Monday, June 12, 2017


To put it mildly, Sony is the reigning king of the mirrorless market.

You could even argue that Sony is responsible for our recent obsession for mirrorless cameras due in part to the release of their flagship α9 and the α7R iii, a camera that almost overshadowed the release of every other mirrorless camera on the market.

Below, we’ll go over the features of the α7R iii and see how they stack up with others in the Alpha line.

Immediately, it’s apparent how ergonomically well designed the camera is. The buttons have been slightly updated to feature three memory recalls on the mode dial with four more hidden buttons that are completely customizable. Another card slot has been added, though only one supports UHS-II cards.
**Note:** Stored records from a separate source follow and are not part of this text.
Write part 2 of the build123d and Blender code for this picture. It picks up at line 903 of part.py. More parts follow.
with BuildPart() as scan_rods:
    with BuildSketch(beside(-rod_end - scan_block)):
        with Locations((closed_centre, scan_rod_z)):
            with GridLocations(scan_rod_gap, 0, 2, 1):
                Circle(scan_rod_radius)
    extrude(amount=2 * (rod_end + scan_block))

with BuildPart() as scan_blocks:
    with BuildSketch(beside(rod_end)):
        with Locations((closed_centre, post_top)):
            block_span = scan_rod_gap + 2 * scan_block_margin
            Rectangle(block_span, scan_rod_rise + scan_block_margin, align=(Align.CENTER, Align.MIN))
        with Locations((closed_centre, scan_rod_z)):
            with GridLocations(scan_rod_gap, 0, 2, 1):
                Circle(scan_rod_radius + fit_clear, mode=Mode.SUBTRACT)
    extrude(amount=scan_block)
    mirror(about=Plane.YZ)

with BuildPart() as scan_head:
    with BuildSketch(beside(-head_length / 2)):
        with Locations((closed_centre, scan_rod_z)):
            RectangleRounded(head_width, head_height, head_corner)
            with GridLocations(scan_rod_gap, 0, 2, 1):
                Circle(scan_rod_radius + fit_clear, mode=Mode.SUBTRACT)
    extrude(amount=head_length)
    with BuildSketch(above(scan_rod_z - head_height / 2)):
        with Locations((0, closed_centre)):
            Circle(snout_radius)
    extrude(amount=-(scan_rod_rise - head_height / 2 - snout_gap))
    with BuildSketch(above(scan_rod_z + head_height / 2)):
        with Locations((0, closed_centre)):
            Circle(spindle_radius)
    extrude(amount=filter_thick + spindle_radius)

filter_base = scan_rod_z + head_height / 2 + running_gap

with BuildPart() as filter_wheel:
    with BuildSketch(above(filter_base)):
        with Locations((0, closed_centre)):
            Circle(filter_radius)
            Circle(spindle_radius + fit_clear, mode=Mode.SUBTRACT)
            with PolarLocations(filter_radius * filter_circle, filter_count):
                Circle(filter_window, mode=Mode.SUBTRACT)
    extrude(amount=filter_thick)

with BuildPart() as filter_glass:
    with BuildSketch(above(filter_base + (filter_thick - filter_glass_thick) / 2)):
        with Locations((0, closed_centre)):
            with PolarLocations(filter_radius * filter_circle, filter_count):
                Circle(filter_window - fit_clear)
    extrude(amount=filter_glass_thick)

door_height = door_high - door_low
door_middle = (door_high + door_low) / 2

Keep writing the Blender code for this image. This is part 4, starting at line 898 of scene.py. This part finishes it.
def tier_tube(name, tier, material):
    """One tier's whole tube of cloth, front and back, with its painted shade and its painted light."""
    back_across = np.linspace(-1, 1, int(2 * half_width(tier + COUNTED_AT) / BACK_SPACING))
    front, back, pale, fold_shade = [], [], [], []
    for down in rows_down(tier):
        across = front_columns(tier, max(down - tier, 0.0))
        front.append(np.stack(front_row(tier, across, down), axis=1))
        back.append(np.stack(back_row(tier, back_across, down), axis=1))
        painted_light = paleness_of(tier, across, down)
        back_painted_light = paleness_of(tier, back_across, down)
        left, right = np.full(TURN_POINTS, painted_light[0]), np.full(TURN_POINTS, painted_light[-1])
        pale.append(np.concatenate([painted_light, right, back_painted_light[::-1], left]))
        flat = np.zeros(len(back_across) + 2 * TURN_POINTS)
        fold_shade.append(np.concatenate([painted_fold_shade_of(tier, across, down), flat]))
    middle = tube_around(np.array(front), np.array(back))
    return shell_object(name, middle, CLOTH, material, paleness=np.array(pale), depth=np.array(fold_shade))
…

The rear screen, like in the rest of the Alpha series, does offer some movement but lags behind the Panasonic mirrorless line. Another issue is the touch screen; you can use it to choose focus, but not to navigate the overtly complicated menu. Nothing spending a little time with the camera won’t fix, but still an issue if you’re in a fast paced shooting environment.

In using the camera, however, it’s obvious that there’s a lot to appreciate. What could probably be the α7R iii’s greatest achievement is the fact that the camera can shoot up to 10 frames-per-second in compressed RAW or 8 frames-per-second in 14-bit RAW with a buffer for up to 28 pictures, (76 if shooting JPEG). That kind of performance from a full frame, 42.4 megapixel consumer camera is nothing short of astonishing.
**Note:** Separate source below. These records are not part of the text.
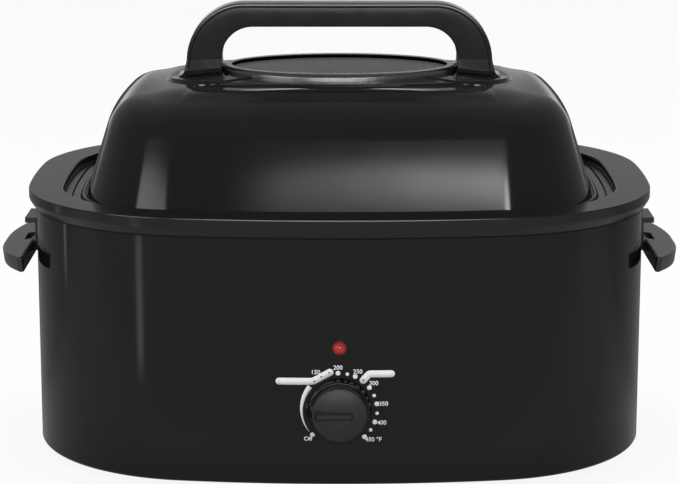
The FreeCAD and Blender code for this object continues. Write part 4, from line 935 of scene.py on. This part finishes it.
def make_knob():
    """The knob: a gloss skirt with its pointer, and a matte crowned cap with a grip ridge.

    A ring of the ridge has ends and a half width evenly between those at its foot and at its crest.
    """
    neck, back = CAP - MM, SKIRT_GAP + 2 * MM
    skirt_path = rounded_path([
        (10 * MM, SKIRT_GAP), (SKIRT, SKIRT_GAP, 0.4 * MM), (SKIRT_TOP, SKIRT_RISE, CAP_BEND),
        (neck, SKIRT_RISE), (neck, back), (10 * MM, back),
    ])
    pointer = rounded_path([
        (POINTER_IN, SKIRT_GAP), (POINTER_IN, 16.4 * MM),
        (POINTER_OUT, 4 * MM, 1.0 * MM), (POINTER_OUT, SKIRT_GAP, 0.4 * MM),
    ], closed=True)[::-1]
    rib = slab_rows(pointer, -POINTER_HALF, POINTER_HALF, 0.5 * MM)
    rib = np.stack([rib[..., 0], -rib[..., 2], rib[..., 1]], -1)
    piece("knob_skirt", "knob", "knob_black", [
        looped(on_front(turned_rows(skirt_path), KNOB_HEIGHT)), capped(on_front(rib, KNOB_HEIGHT)),
    ], ["knob"], skirt_finish)
    cap_path = rounded_path([
        (8 * MM, SKIRT_RISE - 2 * MM), (CAP, SKIRT_RISE - 2 * MM), (CAP, CAP_EDGE, CAP_BEND),
        (CAP / 2, CAP_EDGE + CAP_CROWN, 1.6 * CAP), (0.5 * MM, CAP_EDGE + CAP_CROWN),
    ])
    easing = 1 - 0.18 * (1 - np.sin(np.linspace(0, QUARTER, 7)[1:]))
    ridge = []
    for share in (*np.linspace(0, 0.82, 8), *easing):
        left, right, half = RIDGE_AT_LOW + (RIDGE_AT_HIGH - RIDGE_AT_LOW) * share
        corners = ((left, -half), (right, -half), (right, half), (left, half))
        outline = rounded_path([(x, y, 0.8 * half) for x, y in corners], closed=True, hold=0.0)
        height = RIDGE_LOW + (RIDGE_HIGH - RIDGE_LOW) * share
        ridge.append(np.column_stack([outline, np.full(len(outline), height)]))
    piece("knob_cap", "knob", "knob_black", [
        capped(on_front(rows, KNOB_HEIGHT)) for rows in (turned_rows(cap_path), np.stack(ridge))
    ])


def make_lens():
    """The pilot lens: a low dome, a cap of a ball, on a thin flange, and its stem through the casing."""
    ball = (LENS ** 2 + LENS_RISE ** 2) / (2 * LENS_RISE)
    stem, rim, soft = mm(4.2, 6.4, 0.2)
    profile = [
        (stem, -LENS_STEM), (stem, 0), (rim - soft, 0), (rim, soft),
        (rim, LENS_FLANGE - soft), (rim - soft, LENS_FLANGE),
    ] + [
        (ball * math.sin(turn), LENS_FLANGE + LENS_RISE - ball * (1 - math.cos(turn)))
        for turn in np.linspace(math.asin(LENS / ball), 0.02, 16)
    ]
    rows = on_front(turned_rows(profile, 64), LAMP_HEIGHT)
    piece("lens_cap", "casing", "pilot_red", [capped(rows)], ["pilot_lens"])


# ---- dial

PRINT_PROUD, PRINT_FILM = mm(0.05, 0.06)

# The print's places are in millimetres from the knob's axis, right and up; a third number is a bend.
BIG_DOTS = (
    (-1.2, 30.4), (12.6, 27.6), (24.0, 18.3), (29.9, 4.7), (28.4, -10.4), (20.1, -22.7), (-21.8, -21.0),
)
SMALL_DOTS = ((6.3, 29.6), (27.8, 11.7), (30.2, -3.1), (25.1, -17.0))
FIGURES = (
    ("150", -19.2, 31.0), ("200", -1.2, 34.9), ("250", 14.7, 31.6), ("300", 27.5, 21.9),
    ("350", 35.4, 4.7), ("400", 34.1, -11.1), ("450 °F", 27.4, -25.1), ("Off", -25.4, -24.5),
)
LOW_RANGE = ((-51.4, 23.6, 0), (-21.5, 23.6, 9), (-5.2, 32.6, 0))
MIDDLE_RANGE = ((17.1, 22.4, 0), (23.8, 29.8, 3), (44.5, 29.8, 0))
STOPS = ((-20.3, 23.8), (-14.6, 27.4), (-8.3, 30.8), (19.2, 24.7))
BIG_DOT, SMALL_DOT, STOP_DOT = mm(2.0, 1.45, 0.75)
RANGE_WIDTH, FIGURE_SIZE = mm(5.8, 5.0)
CRESCENT, CRESCENT_START, CRESCENT_TURN = 30.6 * MM, 217.0, 76.0
CRESCENT_THIN, CRESCENT_GROWTH = mm(0.3, 3.9)


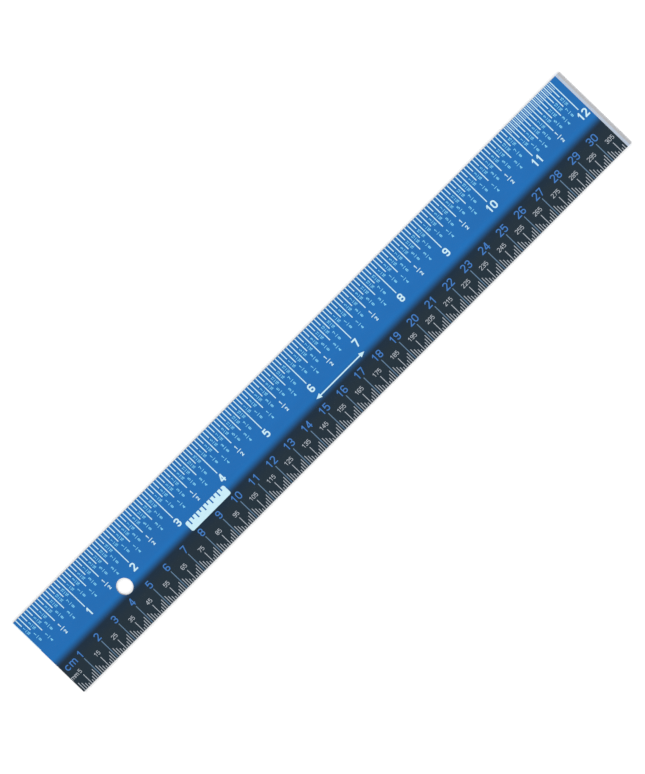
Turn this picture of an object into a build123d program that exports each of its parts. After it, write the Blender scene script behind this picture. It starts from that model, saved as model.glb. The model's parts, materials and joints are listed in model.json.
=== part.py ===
from build123d import *
from collections import namedtuple
import os

# A 12 inch / 30 centimetre steel rule.  A thin stainless blade carries two fields
# of baked enamel, blue along the inch edge and black along the metric edge, and the
# graduations and numerals are printed on the enamel in raised ink.
#
# Frame: the blade rests on Z = 0 with its printed face up.  The origin is under the
# middle of the blade, +X runs along the scales towards 12 inches, and +Y points at
# the inch edge.  Distances along the rule are measured from its zero end.

# ---- blade and enamel, millimetres ------------------------------------------------
inch = 25.4

blade_length = 310.0
blade_width = 38.1
blade_thickness = 1.0
corner_radius = 0.4
edge_round = 0.14

hole_diameter = 6.8
hole_from_zero_end = 42.6
hole_from_metric_edge = 17.5
hole_deburr = 0.1

enamel_thickness = 0.05
ink_thickness = 0.04
bare_rim = 0.16
enamel_length = 307.95
blue_width = 22.6

# ---- inch scale, measured in from the inch edge -------------------------------------
# The last inch is graduated finer than the rest, so its ranks reach further in.
inches = 12
plain_inches = 11
inch_tick_width = 0.4
fine_tick_width = 0.18

inch_tick_end = 15.2
half_tick_end = 10.9
quarter_tick_end = 10.0
eighth_tick_end = 6.75
sixteenth_tick_end = 3.5

last_half_tick_end = 14.1
last_quarter_tick_end = 12.1
last_eighth_tick_end = 10.4
last_sixteenth_tick_end = 6.9
thirty_second_tick_end = 3.7

inch_numeral_foot = 19.35
half_fraction_foot = 17.45
quarter_fraction_foot = 15.7
eighth_fraction_foot = 12.5
sixteenth_fraction_foot = 7.7

last_half_fraction_foot = 19.75
last_quarter_fraction_foot = 16.8
last_eighth_fraction_foot = 15.6
last_sixteenth_fraction_foot = 11.0

# ---- metric scale, measured in from the metric edge ---------------------------------
centimetres = 30
last_millimetre = 307
centimetre_tick_width = 0.36
millimetre_tick_width = 0.26
centimetre_tick_end = 9.1
half_centimetre_tick_end = 5.05
# Reach of a millimetre tick, by its distance from the nearest centimetre.
millimetre_tick_ends = {1: 4.1, 2: 3.15, 3: 2.15, 4: 1.3}

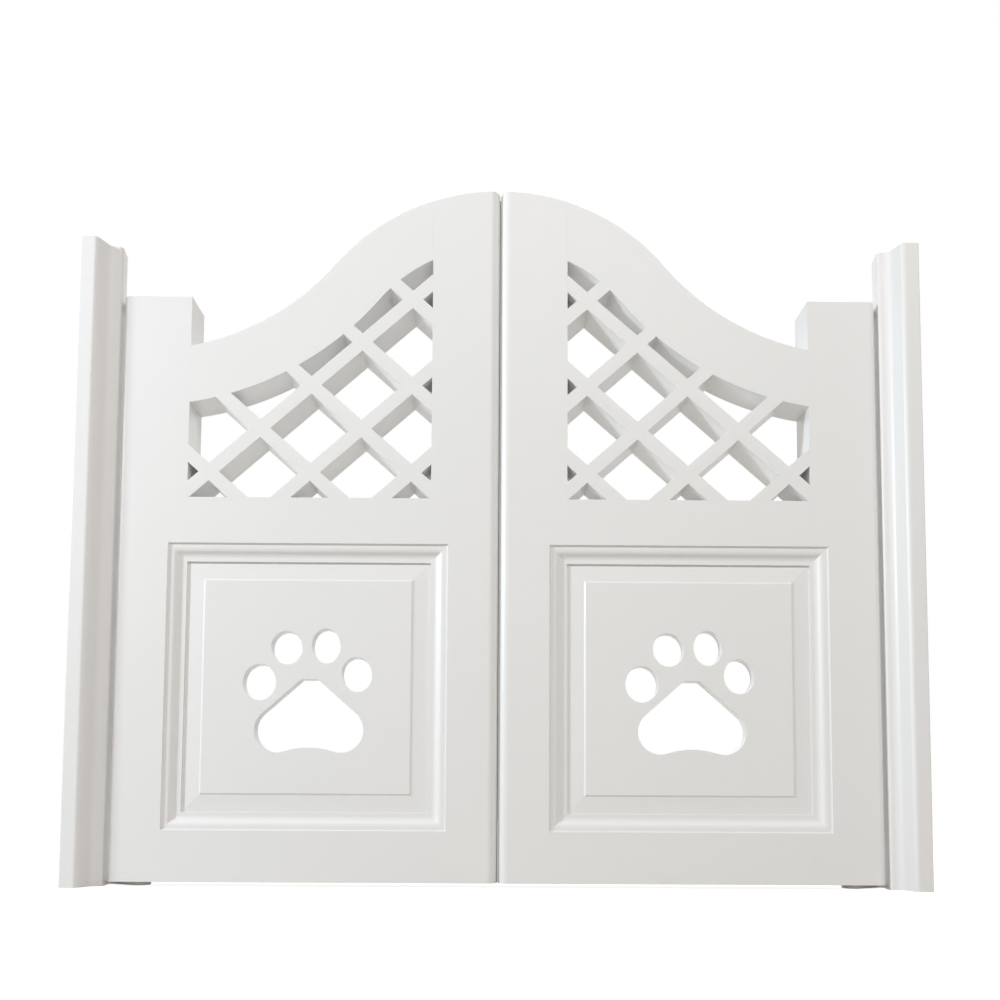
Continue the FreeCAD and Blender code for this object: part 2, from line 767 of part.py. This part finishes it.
def torsion_spring():
    """The square-wire spring that brings the leaf back to the closed position."""
    half = spring_wire / 2.0
    radius = cavity_radius - spring_clearance - half
    z0 = leaf_z + cap_flange_thickness + cap_plug_height + half + spring_end_gap
    z1 = leaf_z + housing_height - housing_end_thickness - half - spring_end_gap
    helix = Part.makeHelix((z1 - z0) / spring_turns, z1 - z0, radius)
    corners = [(-half, -half), (half, -half), (half, half), (-half, half), (-half, -half)]
    section = Part.makePolygon([Vector(radius + a, 0.0, b) for a, b in corners])
    coil = Part.Wire(helix).makePipeShell([section], True, True)
    coil.translate(Vector(pivot_x, mid_y, z0))
    return coil


def pivot_screws():
    return Part.makeCompound([
        countersunk_screw(tip, Vector(1, 0, 0), bracket_screw_length)
        for tip in all_bracket_screw_tips()
    ])


def casing_screws():
    return Part.makeCompound([
        countersunk_screw(tip, Vector(0, -1, 0), casing_screw_length)
        for tip in casing_screw_tips()
    ])


# ---- assembly --------------------------------------------------------------------------
def across_leaf(shape):
    """The same piece on the other face of the leaf."""
    return shape.mirror(Vector(0.0, mid_y, 0.0), Vector(0, 1, 0))


def right_hand_pieces():
    front_moulding = panel_moulding()
    return {
        "casing": casing(),
        "jamb_post": jamb_post(),
        "casing_screws": casing_screws(),
        "top_pivot_bracket": top_pivot_bracket(),
        "top_pivot_pin": top_pivot_pin(),
        "top_pivot_bush": top_pivot_bush(),
        "bottom_pivot_bracket": bottom_pivot_bracket(),
        "pivot_spindle": pivot_spindle(),
        "thrust_washer": thrust_washer(),
        "spring_housing": spring_housing(),
        "housing_cap": housing_cap(),
        "torsion_spring": torsion_spring(),
        "pivot_screws": pivot_screws(),
        "hinge_stile": hinge_stile(),
        "meeting_stile": meeting_stile(),
        "bottom_rail": rail(leaf_z, panel_z0),
        "mid_rail": rail(panel_z1, sill_z),
        "lattice_head": lattice_head(),
        "loose_tenons": loose_tenons(),
        "raised_panel": raised_panel(),
        "front_moulding": front_moulding,
        "back_moulding": across_leaf(front_moulding),
    }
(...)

That is due in part to the fact that the α7R iii has borrowed some very important features from the α9, including it’s autofocus system, EVF and Z-series batteries, all of which give it a huge leg up from the α7R ii. The autofocus system equips the α7R iii with more than double the amount of focus points that the α7R ii. The updated EVF comes with higher resolution and 35% more dots that that of the α7R ii, meaning a brighter but more color accurate viewfinder. The battery, rated by Sony to last at least a 650 pictures, has consistently passed the mark by more than double, a huge leap over the batteries we’re used to seeing with the Alpha cameras.

All these come in to play when actually using the α7R iii, giving you feel of the α9, but with a sensor with twice the resolution. When photographing people, the autofocus is almost mystical in its ability to find and track faces, almost eliminating the need to pre select AF areas. The dynamic range, at an apparent 15 stops, is almost too much to put it simply.
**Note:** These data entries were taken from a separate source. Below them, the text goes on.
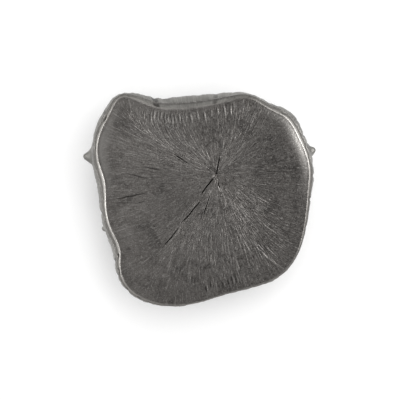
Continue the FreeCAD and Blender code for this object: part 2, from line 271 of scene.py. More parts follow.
# %% [markdown]
# Bosses, ears and lugs are cast into the two shells. Each is a closed tube or rod of its own
# in the same mesh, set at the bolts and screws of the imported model.


# %% Helpers for cast-in bosses
def solid_centres(node):
    """Middle of each separate solid in a node."""
    copy, centres, seen = merged_copy(node), [], set()
    for first in copy.verts:
        if first in seen:
            continue
        island, edge_of = [first], [first]
        seen.add(first)
        while edge_of:
            for edge in edge_of.pop().link_edges:
                for vert in edge.verts:
                    if vert not in seen:
                        seen.add(vert)
                        island.append(vert)
                        edge_of.append(vert)
        low = [min(v.co[axis] for v in island) for axis in (0, 1)]
        high = [max(v.co[axis] for v in island) for axis in (0, 1)]
        centres.append(((low[0] + high[0]) / 2, (low[1] + high[1]) / 2))
    copy.free()
    return centres


BOSS_SIDES = 32


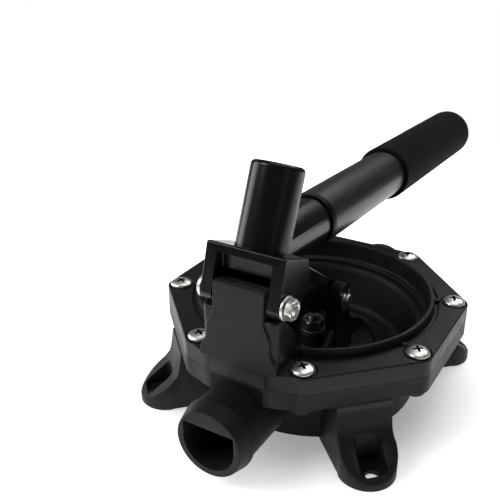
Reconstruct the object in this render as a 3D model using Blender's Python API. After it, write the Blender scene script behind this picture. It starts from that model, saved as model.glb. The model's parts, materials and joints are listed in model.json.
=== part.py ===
"""Hand-operated diaphragm bilge pump, in metres with +Z up.

The origin is the centre of the bowl's underside, level with the feet. The outlet port and the
lever's pillar are on the -Y side, the inlet port is on the +Y side, and the lever turns about X.
"""

import math

import bmesh
import bpy
from mathutils import Matrix, Vector

# Heights of the main levels
FLOOR_TOP = 0.003
PORT_HEIGHT = 0.0207
FLANGE_BOTTOM = 0.030
BODY_TOP = 0.03885
RING_BOTTOM = 0.03915
GROOVE_FLOOR = 0.0462
DECK = 0.047
GAP = 0.0003

# Flange and its screws
SCREW_COUNT = 8
SCREW_CIRCLE = 0.0665
CORNER_RADIUS = 0.0066
SCREW_RADIUS = 0.0025
HEAD_RADIUS = 0.0052
SCREW_TIP = 0.0310
HEAD_SEAT = GROOVE_FLOOR + GAP
SCREW_TWIST = 0.6

# Bowl, bead groove and diaphragm
BOWL_RADIUS = 0.055
BOWL_FOOT_RADIUS = 0.0517
CAVITY_RADIUS = 0.0493
LIP_RADIUS = 0.0514
BEAD_INNER = 0.0532
BEAD_OUTER = 0.0582
BEAD_FLOOR = 0.0360
RING_BORE = 0.0522
RUBBER = 0.0015

# Feet
FOOT_HALF_WIDTH = 0.0125
FOOT_TOE_RADIUS = 0.0129
FOOT_TOE_CENTRE = 0.0743
FOOT_HOLE_CENTRE = 0.0804
FOOT_HOLE_RADIUS = 0.0029
FOOT_POCKET_CENTRE = 0.0780
FOOT_POCKET_HALF_LENGTH = 0.0064
FOOT_POCKET_HALF_WIDTH = 0.0061
FOOT_POCKET_CORNER = 0.0026

# Ports: a barbed spigot outside and a D-shaped bore inside
PORT_FACE = 0.094
PORT_RADIUS = 0.0162
BARB_RADIUS = 0.0170
PORT_FACE_RADIUS = 0.0149
BORE_HALF_WIDTH = 0.0122
BORE_ROOF = 0.0078
SEAT_STEP = 0.0020
OUTLET_SEAT = 0.058
INLET_SEAT = 0.072
FLAP_THICKNESS = 0.0020
FLAP_PIN_HEIGHT = 0.0260
FLAP_PIN_RADIUS = 0.0010
FLAP_KNUCKLE = 0.0022

# Pillar and lever hinge
PILLAR_FACE = -0.072
PILLAR_HALF_WIDTH = 0.0119
HINGE = Vector((0.0, -0.0648, 0.0755))
HINGE_BOLT_RADIUS = 0.0025
CHEEK_INNER = 0.0130
CHEEK_OUTER = 0.0184

# Lever spigots and handle
SPIGOT_RADIUS = 0.0114
SPIGOT_LEAN = math.radians(22.8)
SPIGOT_FOOT = Vector((0.0, -0.0516, 0.0902))
STEEP_SPIGOT_LENGTH = 0.0364
HANDLE_DIP = math.radians(2.9)
HANDLE_SPIGOT_LENGTH = 0.0840
TUBE_RADIUS = 0.0127
TUBE_BORE = 0.0117
END_RING_LENGTH = 0.0025
TUBE_START = 0.0461
TUBE_END = 0.2535
GRIP_START = 0.1340
GRIP_END = 0.2570
GRIP_RADIUS = 0.0149

# Clevis: the lever's eye between the ears on the diaphragm plate
CLEVIS = Vector((0.0, 0.0, 0.0478))
EYE_HALF_WIDTH = 0.0090
EYE_RADIUS = 0.0080
CLEVIS_PIN_RADIUS = 0.0030
SLOT_TRAVEL = 0.0018
EAR_INNER = 0.0100
EAR_OUTER = 0.0160
PLATE_RADIUS = 0.0330
PLATE_TOP = 0.0200
PLATE_BOTTOM = 0.0180
BACKING_RADIUS = 0.0310
CENTRE_BOLT_RADIUS = 0.0030

MATERIALS = {
    "moulded_black": ((0.018, 0.018, 0.020), 0.42, 0.0),
    "gloss_black": ((0.010, 0.010, 0.011), 0.22, 0.0),
    "anodised_tube": ((0.035, 0.036, 0.038), 0.36, 0.6),
    "foam": ((0.012, 0.012, 0.013), 0.90, 0.0),
    "rubber": ((0.015, 0.015, 0.016), 0.65, 0.0),
    "stainless": ((0.66, 0.66, 0.64), 0.25, 1.0),
}


def clear_scene():
    for old in list(bpy.data.objects):
        bpy.data.objects.remove(old, do_unlink=True)


def finish_of(name, look):
    """A Principled material of the piece's own."""
    colour, roughness, metallic = MATERIALS[look]
    material = bpy.data.materials.new(name)
    material.use_nodes = True
    shader = material.node_tree.nodes["Principled BSDF"]
    shader.inputs["Base Color"].default_value = (*colour, 1.0)
    shader.inputs["Roughness"].default_value = roughness
    shader.inputs["Metallic"].default_value = metallic
    return material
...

Though the α7R iii does record video, (120 fps at 1080p or 30fps at 4K), the camera wasn’t built with heavy video use in mind. Still, Sony does equip the camera with S-Log 3 for improved dynamic range

In summary, the α7R iii is the go to camera in the portraiture and event market for very good reason. With arguably the best baseline dynamic range and AF on the market, massive improvements from the α7R ii and high ISO performance that rivals the α9, the α7R iii is camera with little downside.


  1. 10 FPS at full resolution, 42.2 MP
  2. Bright and Responsive EVF
  3. Fast performing AF
  4. Excellent high ISO performance


  1. No touchscreen control for menu
  2. Single slot supports UHS-II cards
  3. If setting to record to two cards for back up, the camera fills both.